Des heures de descente douloureuse

Heureusement, en randonneuses expérimentées, elles avaient emporté une petite trousse de secours. Chacune d’elles n’avait qu’un bras valide. Il leur fallut donc s’aider mutuellement pour réussir à bander provisoirement leurs plaies puis, après avoir avalé quelques comprimés anti-douleur, elles se mirent péniblement en route. Durant des heures, elles avancèrent ensemble, pas à pas, se soutenant, s’encourageant mutuellement.

Toutes deux avaient perdu beaucoup de sang, notamment Ann, dont le bandage au bras laissait échapper un filet rouge inquiétant. Elle sentait bien que ses forces l’abandonnaient et désespérait d’arriver jusqu’à la voiture.

Au bout de trois heures de souffrance, elles aperçurent enfin le véhicule. Pour conduire, il fallait encore former un tandem: Christine, installée à la place du chauffeur, tenait le volant de sa main valide, alors que, à côté d’elle, Ann maniait le levier de vitesses de la main gauche.

Après vingt minutes de conduite, juste avant d’arriver sur la route principale, elles croisèrent un bûcheron, puis une équipe de cantonniers. 

« Nous avons été attaquées par un grizzli », crièrent-elles.

Par radio, les hommes purent appeler une ambulance. Pour les deux femmes, l’épreuve était finie. Chacune dut recevoir une cinquantaine de points de suture. Une des morsures de l’ourse avait frôlé l’artère fémorale de Christine. 

Au bout d’un mois et demi, Ann Quaterman, dans un bref article, tira quelques conclusions de cette aventure qui aurait pu leur être fatale.

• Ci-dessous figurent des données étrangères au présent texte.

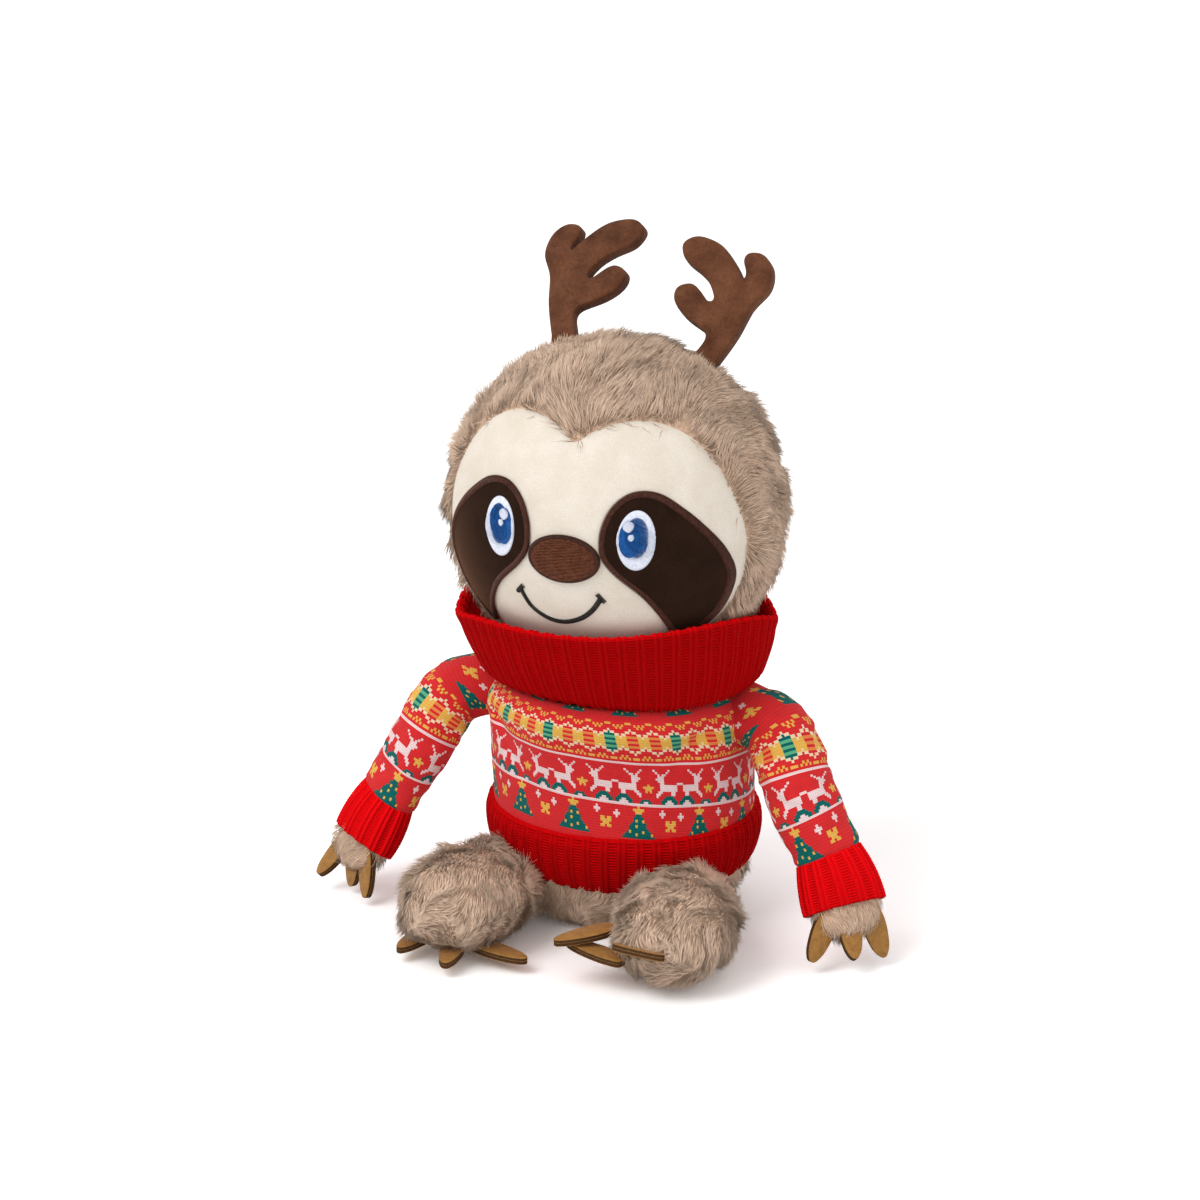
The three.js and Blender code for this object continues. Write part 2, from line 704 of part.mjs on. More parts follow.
// All that an antler's foot reaches while it flexes at its seat
function antlerRoom(side) {
  const { seat, across, along } = antlerFrame(side);
  const reach = furRise + antlerStemRadius + cutOverrun;
  const above = seat.clone().addScaledVector(along, reach);
  const foot = placed(antlerFoot(reach + antlerSeatDepth, motionGap), above, across, along);
  const back = turnedAbout(foot, seat, across, antlerFlex);
  return foot.add(back).add(turnedAbout(foot, seat, across, -antlerFlex));
}

// Claws

function clawPlate(length, allowance) {
  const right = clawShares.map(([across, along]) => (
    new THREE.Vector2(across * clawHalfWidth + allowance, along * length)
  ));
  right[0].y -= allowance;
  const tip = arcAbout(new THREE.Vector2(0, length - clawTipRadius), clawTipRadius + allowance, 0);
  const left = right.map((point) => new THREE.Vector2(-point.x, point.y)).reverse();
  return slab([...right, ...tip, ...left], clawThickness + 2 * allowance);
}

function clawSolid({ root, across, along, length }, allowance) {
  return placed(clawPlate(length, allowance), root, across, along);
}

// Adds a limb's claws, each clear of the ones before it, and cuts their seats in its cloth and filling
function addClaws(claws, prefix, shell, filling, keptFree) {
  let cloth = shell;
  let core = filling;
  let taken = keptFree;
  claws.forEach((claw, index) => {
    const solid = clawSolid(claw, 0);
    const room = clawSolid(claw, gap);
    addPart(`${prefix}_${index + 1}`, largestPiece(solid.subtract(taken)), colours.claw, clawRoughness);
    taken = taken.add(room);
    cloth = cloth.subtract(room);
    core = core.subtract(room);
  });
  return { cloth: largestPiece(cloth), core: largestPiece(core) };
}

// Limbs: forms along a path, with rows of share of its length, half-width and half-depth

function limbRing(path, facing, [share, halfWidth, halfDepth], segments) {
  const inside = THREE.MathUtils.clamp(share, 0, 1);
  const tangent = path.getTangentAt(inside);
  const centre = path.getPointAt(inside).addScaledVector(tangent, (share - inside) * path.getLength());
  const across = new THREE.Vector3().crossVectors(tangent, facing).normalize();
  const through = new THREE.Vector3().crossVectors(tangent, across).normalize();
  return ellipseRing({ centre, across, through, halfWidth, halfDepth }, segments);
}

function limbForm(path, facing, rows, offset = 0) {
  const rings = rows.map(([share, halfWidth, halfDepth]) => (
    limbRing(path, facing, [share, halfWidth + offset, halfDepth + offset], limbSegments)
  ));
  return loft(rings, false);
}

function armPath(sign) {
  const points = armShares.map(([out, forward, down]) => new THREE.Vector3(
    sign * (shoulderHalfSpacing + out * armReach),
    -forward * armForward,
    shoulderHeight - down * armDrop,
  ));
  return new THREE.CatmullRomCurve3(points);
}

// Outside of the sleeve and cuff at a share of the arm's length
function sleeveSize(share) {
  if (share <= elbowShare) {
    const mix = smoothShare(share / elbowShare);
    return [
      THREE.MathUtils.lerp(shoulderRadius, elbowHalfWidth, mix),
      THREE.MathUtils.lerp(shoulderRadius, elbowHalfDepth, mix),
    ];
  }
  if (share <= sleeveEndShare) {
    const mix = smoothShare((share - elbowShare) / (sleeveEndShare - elbowShare));
    return [
      THREE.MathUtils.lerp(elbowHalfWidth, wristHalfWidth, mix),
      THREE.MathUtils.lerp(elbowHalfDepth, wristHalfDepth, mix),
    ];
  }
  const mix = Math.min((share - sleeveEndShare) / (cuffEndShare - sleeveEndShare), 1);
  return [
    THREE.MathUtils.lerp(wristHalfWidth, cuffMouthHalfWidth, mix),
    THREE.MathUtils.lerp(wristHalfDepth, cuffMouthHalfDepth, mix),
  ];
}

function clothRows(shares) {
  return shares.map((share) => [share, ...sleeveSize(share)]);
}

// The furry arm fills the sleeve and cuff, and ends in the rounded hand
function armRows(offset, rootOverrun, tipShare) {
  const [mouthWidth, mouthDepth] = sleeveSize(cuffEndShare);
  const inset = ribThickness + gap;
  const covered = [...sleeveShares, ...cuffShares.slice(1)].map((share) => {
    const [halfWidth, halfDepth] = sleeveSize(share);
    return [share, halfWidth - inset + offset, halfDepth - inset + offset];
  });
  const root = rootOverrun ? [[covered[0][0] - rootOverrun, covered[0][1], covered[0][2]]] : [];
  const hand = handEndShares.map(([share, size]) => [
    THREE.MathUtils.lerp(cuffEndShare, tipShare, (share - cuffEndShare) / (1 - cuffEndShare)),
    (mouthWidth - inset + offset) * size,
    (mouthDepth - inset + offset) * size,
  ]);
  return [...root, ...covered, ...hand];
}

// An open tube of cloth: the inside runs past both ends
function clothTube(path, facing, shares, thickness) {
  const rows = clothRows(shares);
  const overrun = cutOverrun / path.getLength();
  const [start, ...startSize] = rows[0];
  const [end, ...endSize] = rows[rows.length - 1];
  const inside = [[start - overrun, ...startSize], ...rows, [end + overrun, ...endSize]];
  return limbForm(path, facing, rows).subtract(limbForm(path, facing, inside, -thickness));
}

function handClaws(path, facing, side) {
  const tangent = path.getTangentAt(1);
  const across = new THREE.Vector3().crossVectors(facing, zAxis).multiplyScalar(-side.sign).normalize();
  const down = zAxis.clone().negate();
  const end = path.getPointAt(1).addScaledVector(tangent, -handClawInset);
  return handClawPoses[side.name].map(({ fan, dip }, index) => {
    const along = down.clone().multiplyScalar(Math.cos(radians(fan)));
    along.addScaledVector(across, Math.sin(radians(fan)));
    along.multiplyScalar(Math.cos(radians(dip))).addScaledVector(facing, Math.sin(radians(dip)));
    const base = end.clone().addScaledVector(across, (index - 1) * handClawSpacing);
    const root = base.addScaledVector(along, -clawSeatDepth);
    const width = new THREE.Vector3().crossVectors(along, facing).normalize();
    return { root, across: width, along, length: handClawLength };
  });
}

function addArm(side) {
  const { name, sign } = side;
  const path = armPath(sign);
  const facing = new THREE.Vector3(0, -1, 0).applyAxisAngle(zAxis, radians(sign * armFacing));
  const shoulder = path.getPointAt(0);
  const swept = sweptPast(envelope, shoulder, xAxis, -armSwingForward, armSwingBack);
  const joint = gap / path.getLength();
  const cuff = [cuffShares[0] + joint, ...cuffShares.slice(1)];
  const tipShare = 1 - armFurThickness / path.getLength();
  const overrun = cutOverrun / path.getLength();
  const outer = limbForm(path, facing, armRows(0, 0, 1));
  const cavity = limbForm(path, facing, armRows(-armFurThickness, overrun, tipShare));
  const fill = limbForm(path, facing, armRows(-armFurThickness - gap, 0, tipShare - joint));
  const fur = outer.subtract(cavity).subtract(swept);
  const cuffRoom = clothTube(path, facing, cuffShares, ribThickness + gap);
  const claws = handClaws(path, facing, side);
  const clawed = addClaws(claws, `hand_claw_${name}`, fur, fill.subtract(swept), cuffRoom);
  const sleeve = clothTube(path, facing, sleeveShares, jerseyThickness).subtract(swept);
  addPart(`sleeve_${name}`, largestPiece(sleeve), colours.print);
  addPart(`cuff_${name}`, clothTube(path, facing, cuff, ribThickness), colours.rib);
  addPart(`arm_fur_${name}`, clawed.cloth, colours.fur);
  addPart(`arm_stuffing_${name}`, clawed.core, colours.filling);
}

// Legs

function legRows(offset, rootOverrun, tipShare) {
  const rows = legShares.map(([share, size]) => {
    const layer = offset * Math.min(size / slimShare, 1);
    return [share * tipShare, footHalfWidth * size + layer, footHalfHeight * size + layer];
  });
  const [root, ...rootSize] = rows[0];
  return rootOverrun ? [[root - rootOverrun, ...rootSize], ...rows] : rows;
}

function footClaws(path, { name, sign }) {
  const heading = path.getTangentAt(0);
  const outward = new THREE.Vector3().crossVectors(heading, zAxis).multiplyScalar(-sign);
  const middle = path.getPointAt(1).addScaledVector(heading, -footHalfLength);
  return footClawPoses[name].map((pose) => {
    const [out, forward, up] = pose.rootShares;
    const root = middle.clone().addScaledVector(outward, out * footHalfWidth);
    root.addScaledVector(yAxis, -forward * footHalfLength).addScaledVector(zAxis, up * footHalfHeight);
    const along = new THREE.Vector3(0, -1, 0).applyAxisAngle(zAxis, radians(sign * pose.heading));
    const across = new THREE.Vector3().crossVectors(along, zAxis).normalize();
    along.applyAxisAngle(across, radians(pose.pitch));
    across.applyAxisAngle(along, radians(pose.roll));
    return { root, across, along, length: footClawLength };
  });
}

function addLeg(side) {
  const { name, sign } = side;
  const hip = new THREE.Vector3(sign * hipHalfSpacing, -hipForward, footHalfHeight - seatFlatDepth);
  const heading = new THREE.Vector3(0, -1, 0).applyAxisAngle(zAxis, radians(sign * legSplay));
  const path = new THREE.LineCurve3(hip, hip.clone().addScaledVector(heading, legLength));
  const swept = sweptPast(envelope, hip, xAxis, -legRaise, legLower);
  const overrun = cutOverrun / legLength;
  const tipShare = 1 - furThickness / legLength;
  const outer = limbForm(path, zAxis, legRows(0, 0, 1));
  const cavity = limbForm(path, zAxis, legRows(-furThickness, overrun, tipShare));
  const fill = limbForm(path, zAxis, legRows(-furThickness - gap, 0, tipShare - gap / legLength));
  const fur = outer.subtract(cavity).subtract(swept).subtract(underfloor);
  const clawed = addClaws(footClaws(path, side), `foot_claw_${name}`, fur, fill.subtract(swept), underfloor);
  addPart(`leg_fur_${name}`, clawed.cloth, colours.fur);
  addPart(`leg_stuffing_${name}`, clawed.core, colours.filling);
}

addTorso();
addNeck();
addJersey();
addHem();
addCollar();
addHead();
sides.forEach(addEye);
sides.forEach(addAntler);
sides.forEach(addArm);
sides.forEach(addLeg);

export default object;
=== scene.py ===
# A seated plush sloth with felt antlers and a knitted winter jumper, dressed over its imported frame.
# Metres, +Z up. The toy looks along -Y; its own left is +X.
import math

import bmesh
import bpy
import numpy as np
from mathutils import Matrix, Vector, noise


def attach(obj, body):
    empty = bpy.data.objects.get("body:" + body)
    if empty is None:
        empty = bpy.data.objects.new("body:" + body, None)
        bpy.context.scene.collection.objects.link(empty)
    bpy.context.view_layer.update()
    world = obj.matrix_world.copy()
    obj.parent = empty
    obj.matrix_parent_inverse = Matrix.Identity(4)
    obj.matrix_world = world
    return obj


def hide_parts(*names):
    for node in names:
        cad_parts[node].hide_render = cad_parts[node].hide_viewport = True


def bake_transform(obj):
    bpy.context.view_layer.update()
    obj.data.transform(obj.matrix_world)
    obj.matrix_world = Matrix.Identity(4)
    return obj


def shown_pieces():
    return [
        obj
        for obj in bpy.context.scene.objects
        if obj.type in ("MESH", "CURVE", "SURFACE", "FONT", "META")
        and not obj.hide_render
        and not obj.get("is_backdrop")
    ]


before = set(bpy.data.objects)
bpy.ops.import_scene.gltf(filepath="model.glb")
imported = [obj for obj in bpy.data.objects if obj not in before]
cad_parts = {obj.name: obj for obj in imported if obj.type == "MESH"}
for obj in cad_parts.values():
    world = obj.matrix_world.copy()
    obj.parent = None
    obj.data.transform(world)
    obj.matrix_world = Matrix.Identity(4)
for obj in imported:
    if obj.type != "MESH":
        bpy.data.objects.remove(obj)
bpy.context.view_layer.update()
mm = 0.001
sides = {"left": 1, "right": -1}


# Gives a node its inputs, by name or in order; a node as a value stands for its first output
def feed(tree, node, inputs):
    for key, value in inputs.items() if isinstance(inputs, dict) else enumerate(inputs):
        if isinstance(value, bpy.types.Node):
            value = value.outputs[0]
        if isinstance(value, bpy.types.NodeSocket):
            tree.links.new(value, node.inputs[key])
        else:
            node.inputs[key].default_value = value


# A kind without its prefix is a shader node
def addNode(tree, kind, inputs=(), **settings):
    made = tree.nodes.new(kind if "Node" in kind else "ShaderNode" + kind)
    for key, value in settings.items():
        setattr(made, key, value)
    feed(tree, made, inputs)
    return made


def linear(hexColour):
    channels = [int(hexColour[i:i + 2], 16) / 255 for i in (1, 3, 5)]
    return [c / 12.92 if c <= 0.04045 else ((c + 0.055) / 1.055) ** 2.4 for c in channels] + [1.0]


def newMaterial(name, roughness, specular, sheen=0.0, sheenRoughness=0.5, tint="#FFFFFF"):
    material = bpy.data.materials.new(name)
    material.use_nodes = True
    tree = material.node_tree
    shader = tree.nodes["Principled BSDF"]
    feed(tree, shader, {
        "Roughness": roughness, "Specular IOR Level": specular, "Sheen Weight": sheen,
        "Sheen Roughness": sheenRoughness, "Sheen Tint": linear(tint),
    })
    return material, tree, shader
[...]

Elle raconte comment toutes deux progressent lentement vers un rétablissement total et comment aussi chaque petit progrès, comme par exemple réussir à taper une lettre à une vitesse normale, est vécu comme un grand encouragement. Au journaliste qui lui demande de raconter son aventure, elle fait un récit sobre, en soulignant que c’est dans un but d’information pédagogique utile, se méfiant de toute utilisation pour un récit à sensation.